Clara City promotes itself as the “Crossroads on the Prairie,” but there is a downside to the meeting of state Highways 23 and 7 at the south end of the community.
Traffic accidents at the intersection of the two highways have long been a concern for emergency responders and law enforcement.
At the urging of elected officials in Clara City, Chippewa County, and the Highway 23 Coalition, the Minnesota Department of Transportation is looking for ways to make the intersection a safer one. The Willmar, District 8 office is now in the process of seeking a consultant to undertake an intersection control study of the area.
The District 8 office has been able to budget funds for the study this fiscal year, according to Lindsey Bruer, regional planner for the district. The study is estimated to cost $80,000 to $90,000.
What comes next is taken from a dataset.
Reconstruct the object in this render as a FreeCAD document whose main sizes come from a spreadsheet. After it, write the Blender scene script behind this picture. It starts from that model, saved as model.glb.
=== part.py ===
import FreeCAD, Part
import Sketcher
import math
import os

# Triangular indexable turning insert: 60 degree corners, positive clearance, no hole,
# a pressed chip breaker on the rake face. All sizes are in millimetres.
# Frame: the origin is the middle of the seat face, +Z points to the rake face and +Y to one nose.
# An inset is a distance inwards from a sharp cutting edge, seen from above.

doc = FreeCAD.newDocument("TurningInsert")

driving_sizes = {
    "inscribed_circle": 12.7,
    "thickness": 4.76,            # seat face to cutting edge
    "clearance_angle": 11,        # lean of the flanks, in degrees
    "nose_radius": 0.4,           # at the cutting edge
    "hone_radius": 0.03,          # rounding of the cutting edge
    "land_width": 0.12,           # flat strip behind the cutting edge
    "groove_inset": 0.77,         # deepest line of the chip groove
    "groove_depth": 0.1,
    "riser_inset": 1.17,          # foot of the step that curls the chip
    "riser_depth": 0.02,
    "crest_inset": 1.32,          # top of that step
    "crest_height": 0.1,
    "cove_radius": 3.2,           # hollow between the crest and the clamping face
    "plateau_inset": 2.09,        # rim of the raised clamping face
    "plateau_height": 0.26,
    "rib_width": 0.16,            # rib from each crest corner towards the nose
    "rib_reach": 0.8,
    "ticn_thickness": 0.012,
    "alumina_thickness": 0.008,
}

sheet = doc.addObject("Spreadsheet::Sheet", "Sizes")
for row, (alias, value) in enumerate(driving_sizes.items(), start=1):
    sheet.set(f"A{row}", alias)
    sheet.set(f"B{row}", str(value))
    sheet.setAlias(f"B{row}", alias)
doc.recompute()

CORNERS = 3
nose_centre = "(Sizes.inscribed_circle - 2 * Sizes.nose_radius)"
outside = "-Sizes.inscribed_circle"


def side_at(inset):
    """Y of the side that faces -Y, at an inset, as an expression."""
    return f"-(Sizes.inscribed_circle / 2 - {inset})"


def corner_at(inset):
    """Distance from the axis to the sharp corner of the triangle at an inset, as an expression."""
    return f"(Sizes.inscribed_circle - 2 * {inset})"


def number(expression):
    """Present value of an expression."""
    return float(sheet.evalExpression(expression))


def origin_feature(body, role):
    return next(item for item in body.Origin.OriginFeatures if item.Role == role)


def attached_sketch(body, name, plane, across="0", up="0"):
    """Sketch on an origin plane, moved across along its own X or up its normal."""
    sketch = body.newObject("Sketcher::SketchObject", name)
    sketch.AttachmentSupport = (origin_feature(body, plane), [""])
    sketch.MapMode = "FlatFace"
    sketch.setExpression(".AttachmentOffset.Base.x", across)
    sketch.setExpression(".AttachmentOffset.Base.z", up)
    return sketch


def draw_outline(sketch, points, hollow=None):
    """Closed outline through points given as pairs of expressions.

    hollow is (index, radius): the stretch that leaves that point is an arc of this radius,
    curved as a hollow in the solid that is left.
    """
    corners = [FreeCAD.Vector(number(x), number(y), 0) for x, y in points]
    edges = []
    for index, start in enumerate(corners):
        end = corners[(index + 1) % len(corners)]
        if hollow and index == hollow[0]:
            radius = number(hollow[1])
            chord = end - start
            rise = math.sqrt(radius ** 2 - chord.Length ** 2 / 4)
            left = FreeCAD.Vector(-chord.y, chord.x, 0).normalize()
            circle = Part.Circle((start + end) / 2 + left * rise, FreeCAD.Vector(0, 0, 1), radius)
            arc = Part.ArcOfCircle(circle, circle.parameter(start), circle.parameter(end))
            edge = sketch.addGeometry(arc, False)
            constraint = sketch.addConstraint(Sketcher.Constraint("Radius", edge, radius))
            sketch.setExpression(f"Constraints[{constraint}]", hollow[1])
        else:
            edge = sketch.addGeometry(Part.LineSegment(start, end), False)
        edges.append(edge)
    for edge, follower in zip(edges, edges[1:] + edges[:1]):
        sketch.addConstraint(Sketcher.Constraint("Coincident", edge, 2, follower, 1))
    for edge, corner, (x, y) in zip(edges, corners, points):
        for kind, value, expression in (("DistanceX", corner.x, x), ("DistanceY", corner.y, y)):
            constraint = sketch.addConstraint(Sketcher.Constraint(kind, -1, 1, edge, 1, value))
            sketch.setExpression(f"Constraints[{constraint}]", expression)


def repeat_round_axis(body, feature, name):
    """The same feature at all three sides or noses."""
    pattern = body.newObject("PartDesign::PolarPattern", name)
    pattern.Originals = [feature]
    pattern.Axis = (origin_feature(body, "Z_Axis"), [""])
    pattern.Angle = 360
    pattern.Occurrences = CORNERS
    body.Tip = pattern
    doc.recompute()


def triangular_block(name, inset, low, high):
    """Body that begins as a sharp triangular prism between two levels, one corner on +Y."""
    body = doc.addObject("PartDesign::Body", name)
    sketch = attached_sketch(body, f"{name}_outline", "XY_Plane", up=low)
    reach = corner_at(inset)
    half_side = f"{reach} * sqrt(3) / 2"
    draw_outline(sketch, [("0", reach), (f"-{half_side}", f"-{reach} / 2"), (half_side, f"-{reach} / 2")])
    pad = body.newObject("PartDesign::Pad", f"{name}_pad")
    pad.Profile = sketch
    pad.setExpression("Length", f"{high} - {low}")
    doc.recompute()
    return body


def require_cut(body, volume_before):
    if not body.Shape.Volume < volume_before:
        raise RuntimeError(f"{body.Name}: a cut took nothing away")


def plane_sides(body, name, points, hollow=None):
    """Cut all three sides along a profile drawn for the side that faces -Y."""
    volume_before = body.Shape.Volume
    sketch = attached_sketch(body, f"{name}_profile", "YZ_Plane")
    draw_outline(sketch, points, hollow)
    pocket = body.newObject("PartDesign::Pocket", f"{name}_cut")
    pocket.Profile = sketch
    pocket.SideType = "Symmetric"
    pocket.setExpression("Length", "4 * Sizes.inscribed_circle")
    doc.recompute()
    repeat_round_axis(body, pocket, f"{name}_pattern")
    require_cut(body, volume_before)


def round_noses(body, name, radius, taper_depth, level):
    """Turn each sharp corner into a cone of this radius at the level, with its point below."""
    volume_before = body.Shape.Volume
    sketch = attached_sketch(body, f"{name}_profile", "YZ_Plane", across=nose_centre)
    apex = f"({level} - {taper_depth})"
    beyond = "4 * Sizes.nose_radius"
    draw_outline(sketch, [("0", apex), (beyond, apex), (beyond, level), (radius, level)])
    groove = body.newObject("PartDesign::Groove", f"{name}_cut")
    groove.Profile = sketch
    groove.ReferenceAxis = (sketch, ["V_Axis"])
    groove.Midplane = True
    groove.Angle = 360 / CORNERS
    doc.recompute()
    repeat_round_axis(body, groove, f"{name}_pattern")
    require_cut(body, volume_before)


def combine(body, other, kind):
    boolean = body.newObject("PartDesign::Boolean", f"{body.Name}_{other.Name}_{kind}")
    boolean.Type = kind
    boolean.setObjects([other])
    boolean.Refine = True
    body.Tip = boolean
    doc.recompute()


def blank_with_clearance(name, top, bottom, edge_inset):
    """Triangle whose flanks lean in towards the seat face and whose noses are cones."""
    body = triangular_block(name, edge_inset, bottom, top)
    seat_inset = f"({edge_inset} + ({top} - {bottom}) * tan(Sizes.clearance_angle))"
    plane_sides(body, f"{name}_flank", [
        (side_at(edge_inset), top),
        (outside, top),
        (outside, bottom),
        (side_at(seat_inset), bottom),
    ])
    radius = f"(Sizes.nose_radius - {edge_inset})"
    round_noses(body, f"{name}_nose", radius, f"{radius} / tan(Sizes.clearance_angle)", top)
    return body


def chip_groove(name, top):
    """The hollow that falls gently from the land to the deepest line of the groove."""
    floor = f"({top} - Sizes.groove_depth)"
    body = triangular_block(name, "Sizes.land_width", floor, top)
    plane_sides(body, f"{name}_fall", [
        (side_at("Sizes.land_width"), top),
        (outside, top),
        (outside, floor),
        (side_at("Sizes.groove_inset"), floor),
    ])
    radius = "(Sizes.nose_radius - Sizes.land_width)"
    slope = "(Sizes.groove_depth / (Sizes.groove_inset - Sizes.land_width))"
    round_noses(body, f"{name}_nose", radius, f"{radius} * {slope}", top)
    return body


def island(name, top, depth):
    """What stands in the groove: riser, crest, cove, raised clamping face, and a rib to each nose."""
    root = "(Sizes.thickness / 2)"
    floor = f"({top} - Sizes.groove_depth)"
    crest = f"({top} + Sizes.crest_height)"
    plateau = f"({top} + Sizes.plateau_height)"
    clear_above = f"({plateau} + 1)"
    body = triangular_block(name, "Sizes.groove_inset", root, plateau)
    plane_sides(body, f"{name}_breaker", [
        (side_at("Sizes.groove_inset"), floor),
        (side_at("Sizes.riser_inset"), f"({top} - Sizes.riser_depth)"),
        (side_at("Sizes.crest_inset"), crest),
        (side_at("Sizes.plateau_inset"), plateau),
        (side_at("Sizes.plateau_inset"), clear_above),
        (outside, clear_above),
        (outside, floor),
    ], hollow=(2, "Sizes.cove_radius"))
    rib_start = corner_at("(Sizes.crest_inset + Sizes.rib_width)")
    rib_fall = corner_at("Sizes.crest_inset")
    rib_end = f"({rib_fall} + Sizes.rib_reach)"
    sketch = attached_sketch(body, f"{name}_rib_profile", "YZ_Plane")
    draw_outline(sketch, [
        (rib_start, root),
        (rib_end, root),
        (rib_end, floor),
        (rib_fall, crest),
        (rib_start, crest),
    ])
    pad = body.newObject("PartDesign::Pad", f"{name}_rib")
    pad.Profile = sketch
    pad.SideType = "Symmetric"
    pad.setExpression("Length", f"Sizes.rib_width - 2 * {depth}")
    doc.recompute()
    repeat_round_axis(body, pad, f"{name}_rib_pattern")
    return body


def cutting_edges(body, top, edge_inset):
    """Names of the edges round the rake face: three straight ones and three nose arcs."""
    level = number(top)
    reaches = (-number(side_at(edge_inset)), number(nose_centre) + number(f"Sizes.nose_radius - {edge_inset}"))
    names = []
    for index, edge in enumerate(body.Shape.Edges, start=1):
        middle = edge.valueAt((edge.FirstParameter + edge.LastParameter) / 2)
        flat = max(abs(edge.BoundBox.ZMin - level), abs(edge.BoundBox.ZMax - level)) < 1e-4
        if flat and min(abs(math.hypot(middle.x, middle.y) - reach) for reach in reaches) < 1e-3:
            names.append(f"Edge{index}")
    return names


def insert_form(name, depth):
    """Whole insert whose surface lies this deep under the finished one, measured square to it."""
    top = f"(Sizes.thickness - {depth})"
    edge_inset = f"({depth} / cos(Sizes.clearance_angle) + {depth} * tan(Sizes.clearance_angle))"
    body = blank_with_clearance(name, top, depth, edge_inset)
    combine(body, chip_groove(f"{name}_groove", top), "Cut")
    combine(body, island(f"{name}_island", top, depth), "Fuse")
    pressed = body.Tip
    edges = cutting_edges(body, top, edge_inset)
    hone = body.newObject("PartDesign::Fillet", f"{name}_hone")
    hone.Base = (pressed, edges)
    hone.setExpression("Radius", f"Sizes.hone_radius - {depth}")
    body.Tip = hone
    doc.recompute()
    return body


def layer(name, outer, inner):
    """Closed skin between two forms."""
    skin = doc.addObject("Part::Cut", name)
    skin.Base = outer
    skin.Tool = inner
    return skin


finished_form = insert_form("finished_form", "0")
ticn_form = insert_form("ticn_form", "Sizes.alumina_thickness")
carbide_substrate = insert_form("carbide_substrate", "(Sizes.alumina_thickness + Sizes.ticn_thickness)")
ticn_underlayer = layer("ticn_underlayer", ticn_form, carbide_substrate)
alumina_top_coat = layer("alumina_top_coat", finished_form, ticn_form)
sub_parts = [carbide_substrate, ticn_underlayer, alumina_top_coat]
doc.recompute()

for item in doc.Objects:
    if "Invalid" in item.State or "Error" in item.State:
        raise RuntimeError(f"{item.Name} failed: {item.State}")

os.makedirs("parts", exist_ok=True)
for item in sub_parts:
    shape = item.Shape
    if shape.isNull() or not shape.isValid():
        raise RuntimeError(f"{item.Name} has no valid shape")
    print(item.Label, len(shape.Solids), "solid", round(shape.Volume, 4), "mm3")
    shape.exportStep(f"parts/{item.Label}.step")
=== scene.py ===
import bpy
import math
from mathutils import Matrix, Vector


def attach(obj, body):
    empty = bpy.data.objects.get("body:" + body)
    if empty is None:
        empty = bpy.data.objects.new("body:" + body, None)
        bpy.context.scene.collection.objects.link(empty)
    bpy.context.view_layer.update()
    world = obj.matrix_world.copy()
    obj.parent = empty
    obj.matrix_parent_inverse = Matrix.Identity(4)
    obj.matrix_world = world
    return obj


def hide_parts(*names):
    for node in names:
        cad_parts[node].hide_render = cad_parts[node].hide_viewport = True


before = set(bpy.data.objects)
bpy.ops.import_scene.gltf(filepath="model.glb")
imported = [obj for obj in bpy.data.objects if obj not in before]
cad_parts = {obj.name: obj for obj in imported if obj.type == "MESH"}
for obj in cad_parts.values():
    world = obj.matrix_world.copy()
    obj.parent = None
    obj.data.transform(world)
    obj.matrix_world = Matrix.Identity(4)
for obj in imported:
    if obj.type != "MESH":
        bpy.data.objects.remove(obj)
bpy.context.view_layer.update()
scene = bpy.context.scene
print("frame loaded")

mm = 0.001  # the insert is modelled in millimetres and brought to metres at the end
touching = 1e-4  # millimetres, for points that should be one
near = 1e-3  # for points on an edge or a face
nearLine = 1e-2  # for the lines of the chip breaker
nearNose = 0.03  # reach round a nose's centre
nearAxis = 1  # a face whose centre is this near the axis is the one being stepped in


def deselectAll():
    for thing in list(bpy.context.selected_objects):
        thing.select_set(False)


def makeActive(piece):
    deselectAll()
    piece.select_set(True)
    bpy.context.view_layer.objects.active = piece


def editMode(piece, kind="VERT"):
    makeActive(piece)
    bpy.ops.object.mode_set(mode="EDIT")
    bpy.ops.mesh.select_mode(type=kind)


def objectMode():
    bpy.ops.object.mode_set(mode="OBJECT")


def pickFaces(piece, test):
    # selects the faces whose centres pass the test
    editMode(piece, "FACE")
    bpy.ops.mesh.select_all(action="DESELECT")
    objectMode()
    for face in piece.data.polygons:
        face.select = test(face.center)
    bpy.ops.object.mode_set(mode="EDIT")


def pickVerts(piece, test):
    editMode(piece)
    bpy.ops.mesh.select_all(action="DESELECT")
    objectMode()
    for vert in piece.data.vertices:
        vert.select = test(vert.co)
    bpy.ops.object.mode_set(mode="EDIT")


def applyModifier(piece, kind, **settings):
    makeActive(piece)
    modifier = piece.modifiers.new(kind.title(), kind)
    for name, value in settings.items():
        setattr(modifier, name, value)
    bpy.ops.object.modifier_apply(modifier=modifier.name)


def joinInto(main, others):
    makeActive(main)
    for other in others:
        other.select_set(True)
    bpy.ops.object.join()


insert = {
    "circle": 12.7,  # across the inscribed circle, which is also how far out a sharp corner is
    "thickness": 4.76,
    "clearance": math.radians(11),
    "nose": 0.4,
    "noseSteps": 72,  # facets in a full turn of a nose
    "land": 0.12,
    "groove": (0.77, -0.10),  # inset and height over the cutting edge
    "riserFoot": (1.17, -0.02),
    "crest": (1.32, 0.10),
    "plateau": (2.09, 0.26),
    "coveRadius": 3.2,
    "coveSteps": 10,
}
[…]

MnDOT hopes to have a consultant selected in the next couple of months. A recommendation on how to improve the intersection could be ready by September.
The study has two objectives. Along with making the intersection safer, MnDOT is looking for ways to improve traffic mobility on Highway 23.
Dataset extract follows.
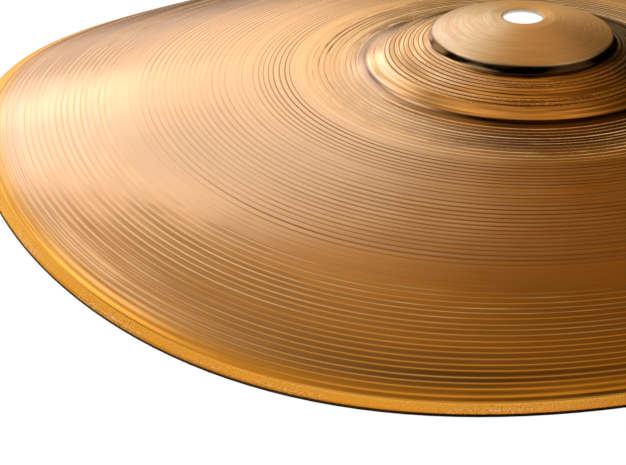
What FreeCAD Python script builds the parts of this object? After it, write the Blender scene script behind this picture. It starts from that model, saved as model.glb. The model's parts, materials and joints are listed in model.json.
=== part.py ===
import FreeCAD, Part
import math
import os

# One thin effects crash cymbal, spun from a single sheet of bronze, in millimetres.
# +Z points up out of the bell. The origin is the centre of the hole, on the underside
# of the flat land round it, where a stand's seat washer presses.
# The bell has two tiers, and the playing edge is bent into a gentle wave.

# Driving dimensions
EDGE_R = 177.8            # 14 inch cymbal, half of 355.6
HOLE_R = 6.5              # standard hole for a stand's sleeve
BELL_SHEET = 1.0          # thickness of the bell, square to its surface
EDGE_SHEET = 0.75         # thickness of the playing edge, measured upright
BOW_R = 55.0              # where the bell's foot runs out into the bow
BOW_SLOPE = 0.109         # fall of the bow per millimetre where it starts
BOW_DROP = 7.2            # extra fall of the bow at the edge
WARP = 6.7                # rise and fall of the edge about its mean height
WARP_LOBES = 3            # low lobes round the edge
WARP_LOW_DEG = -110.0     # direction of one low lobe

# Corners of the bell's upper surface: radius, height above the land, rounding radius
LAND_EDGE = (10.6, 0.0, 4.0)
CAP_CROWN = (20.4, -1.55, 75.0)
CAP_SHOULDER = (29.5, -5.25, 1.4)
CAP_FOOT = (30.4, -8.0, 1.5)
TIER_CROWN = (41.5, -11.0, 110.0)
TIER_SHOULDER = (50.95, -14.65, 1.6)
TIER_FOOT = (51.8, -15.4, 2.0)
BELL_CORNERS = (
    LAND_EDGE,
    CAP_CROWN,
    CAP_SHOULDER,
    CAP_FOOT,
    TIER_CROWN,
    TIER_SHOULDER,
    TIER_FOOT,
)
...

Although it is the busier of the two highways, traffic on Highway 23 is required to stop at the intersection while Highway 7 traffic flows at 45 miles per hour. Traffic counts from 2018 show an average daily traffic volume of 4,650 vehicles on Highway 23 north of the intersection and 3,300 south of it. On Highway 7, the volume was 2,500 vehicles east of the intersection and 3,100 west of it.
Both highways are important corridors for moving freight in the region, and the traffic counts include many large trucks. The heavy commercial traffic on Highway 23 north of the intersection was 620 trucks per day and 520 to the south in 2018. On Highway 7, the count showed 500 heavy commercial vehicles west and 435 east of the intersection.
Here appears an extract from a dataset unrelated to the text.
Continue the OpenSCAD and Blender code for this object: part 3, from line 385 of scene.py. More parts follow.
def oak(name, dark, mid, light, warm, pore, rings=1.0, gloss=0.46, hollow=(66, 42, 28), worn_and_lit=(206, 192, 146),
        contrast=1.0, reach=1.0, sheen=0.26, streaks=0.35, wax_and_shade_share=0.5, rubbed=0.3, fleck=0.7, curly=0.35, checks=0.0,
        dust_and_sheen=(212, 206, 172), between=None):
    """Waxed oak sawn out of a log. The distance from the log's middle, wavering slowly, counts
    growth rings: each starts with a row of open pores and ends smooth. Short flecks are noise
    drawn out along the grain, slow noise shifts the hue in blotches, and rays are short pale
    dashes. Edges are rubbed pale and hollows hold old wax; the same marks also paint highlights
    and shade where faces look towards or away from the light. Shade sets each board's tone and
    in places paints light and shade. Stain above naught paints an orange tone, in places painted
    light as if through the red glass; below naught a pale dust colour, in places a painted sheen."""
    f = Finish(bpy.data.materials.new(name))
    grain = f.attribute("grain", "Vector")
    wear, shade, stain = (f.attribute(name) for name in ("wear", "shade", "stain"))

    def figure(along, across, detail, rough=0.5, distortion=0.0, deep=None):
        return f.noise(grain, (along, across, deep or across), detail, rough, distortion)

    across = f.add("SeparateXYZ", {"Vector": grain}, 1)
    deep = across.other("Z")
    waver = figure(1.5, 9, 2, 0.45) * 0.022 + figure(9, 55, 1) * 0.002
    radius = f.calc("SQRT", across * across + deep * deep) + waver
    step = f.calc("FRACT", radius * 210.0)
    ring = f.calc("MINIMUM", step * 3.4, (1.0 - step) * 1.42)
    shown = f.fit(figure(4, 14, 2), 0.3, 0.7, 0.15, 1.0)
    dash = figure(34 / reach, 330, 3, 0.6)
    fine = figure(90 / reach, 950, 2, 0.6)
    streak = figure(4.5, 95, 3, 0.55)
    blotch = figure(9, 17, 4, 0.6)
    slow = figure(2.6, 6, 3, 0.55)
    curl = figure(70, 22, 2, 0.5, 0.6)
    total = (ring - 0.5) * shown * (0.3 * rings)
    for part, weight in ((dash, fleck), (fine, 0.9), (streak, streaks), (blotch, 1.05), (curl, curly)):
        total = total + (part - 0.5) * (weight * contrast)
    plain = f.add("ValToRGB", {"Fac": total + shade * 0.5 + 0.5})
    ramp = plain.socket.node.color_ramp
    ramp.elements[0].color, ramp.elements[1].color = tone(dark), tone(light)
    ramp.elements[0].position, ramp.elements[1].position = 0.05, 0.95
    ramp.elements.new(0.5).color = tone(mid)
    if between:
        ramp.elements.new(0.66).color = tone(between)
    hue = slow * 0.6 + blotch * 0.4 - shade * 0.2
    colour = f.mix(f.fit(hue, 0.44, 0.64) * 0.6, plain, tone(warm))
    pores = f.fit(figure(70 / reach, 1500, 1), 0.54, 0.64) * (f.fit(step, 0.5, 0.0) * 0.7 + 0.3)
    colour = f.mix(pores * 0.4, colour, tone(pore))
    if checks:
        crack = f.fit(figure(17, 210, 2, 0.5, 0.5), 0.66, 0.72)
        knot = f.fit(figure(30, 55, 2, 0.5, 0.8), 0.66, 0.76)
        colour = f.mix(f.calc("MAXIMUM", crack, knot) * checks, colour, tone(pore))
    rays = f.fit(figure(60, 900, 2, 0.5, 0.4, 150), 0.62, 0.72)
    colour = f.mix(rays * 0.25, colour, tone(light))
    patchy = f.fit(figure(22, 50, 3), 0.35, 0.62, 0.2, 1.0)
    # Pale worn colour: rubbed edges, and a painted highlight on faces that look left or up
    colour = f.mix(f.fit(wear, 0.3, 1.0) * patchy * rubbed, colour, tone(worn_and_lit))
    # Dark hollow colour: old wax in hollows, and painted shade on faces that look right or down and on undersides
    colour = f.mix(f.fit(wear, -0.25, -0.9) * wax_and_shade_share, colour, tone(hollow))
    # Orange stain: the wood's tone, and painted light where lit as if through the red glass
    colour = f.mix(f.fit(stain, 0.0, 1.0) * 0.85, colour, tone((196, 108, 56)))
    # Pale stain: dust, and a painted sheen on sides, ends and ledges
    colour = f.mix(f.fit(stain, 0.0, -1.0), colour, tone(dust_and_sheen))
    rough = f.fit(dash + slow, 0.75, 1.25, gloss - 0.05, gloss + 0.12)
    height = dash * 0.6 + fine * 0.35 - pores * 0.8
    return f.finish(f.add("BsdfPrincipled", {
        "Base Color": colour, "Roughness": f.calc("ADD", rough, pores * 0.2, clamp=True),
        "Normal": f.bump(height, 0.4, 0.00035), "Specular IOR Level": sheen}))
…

A change in elevation due to a Highway 7 bridge over the Burlington Northern Santa Fe Railroad line west of the intersection may be the reason for stopping the Highway 23 traffic. The bridge affects sight lines for drivers.
Bruer said the consultants who take on the study will examine a full range of possible issues at the intersection.
They will evaluate how different intersection types could improve safety and mobility. Traffic signals, a roundabout, or a reduced conflict, J-turn configuration are among the intersection types likely to be considered, she explained.
MnDOT does not have funds set aside for construction to make changes to the intersection. Once a consultant’s recommendation is received, MnDOT will look at whether it can find funding to undertake the improvements, said Bruer. At this point, there is no way to know when improvements could be constructed.